|
January
2002
Media and Messages
Hundreds of
postal workers in Washington who had been exposed to anthrax decided
last month that the side effects of their antibiotics were unpleasant.
So they stopped taking them before the prescribed course had run
out, and some decided to meditate rather than medicate.
One postal worker declared, "It's now time
to trust in God. I figure He has a better answer than CDC has. He's
kept me."
Faith can be an important part of one's overall
health, but most people still want some temporal answers from the
CDC to questions about bioterrorism, and they want it now.
So far the government hasn't inspired a great deal
of faith in this crisis, and the public health system is in a well-documented
shambles. Independent scientists not affiliated with federal, state
or local governments are confused as well.
Ask a scientist, ask a health policy wonk, ask
your own doctor: "Where do you get your information on the
risks and cures for bioterrorism?"
The answer is going to be, "from the news
media" -- and that may not be a bad thing at all.

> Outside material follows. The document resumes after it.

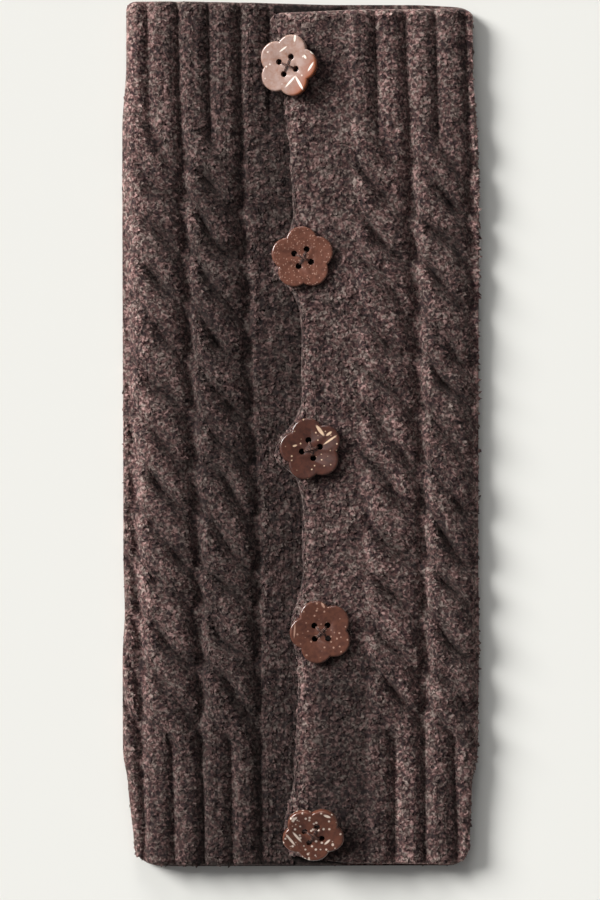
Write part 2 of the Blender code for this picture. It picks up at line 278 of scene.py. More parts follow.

If the government can't be trusted, if the public
health system is inadequate, if doctors don't know the latest, then
perhaps an institution based on a competitive, free-market impulse
to distribute information fast and correctly is the new medium of
trust for public health.
Yes, the "media" as a true mediator --
filling an information vacuum and rapidly analyzing conflicting
claims. If 24/7 cable TV coverage can bring out the sensationalist
worst and occasionally interview false experts, it also has the
capacity to reach large audiences in real time to present accurate
public health information and, equally important, to correct wrong
information.
Likewise, the role of newspapers has always been
vital in transferring scientific information to practitioners who
would rather read the New York Times, Wall Street Journal or the
local daily than their own discipline's journals.
To some editors,
public health won't be an issue unless people are dying in the streets,
But most are beginning to see, thanks in part to the assault on
their own mailrooms, that the issue is as important as war or the
economy. Politicians, generals and the Federal Reserve avail themselves
of the news media to frame issues and form consensus. It is no less
important for the nation's medical leadership to do the same.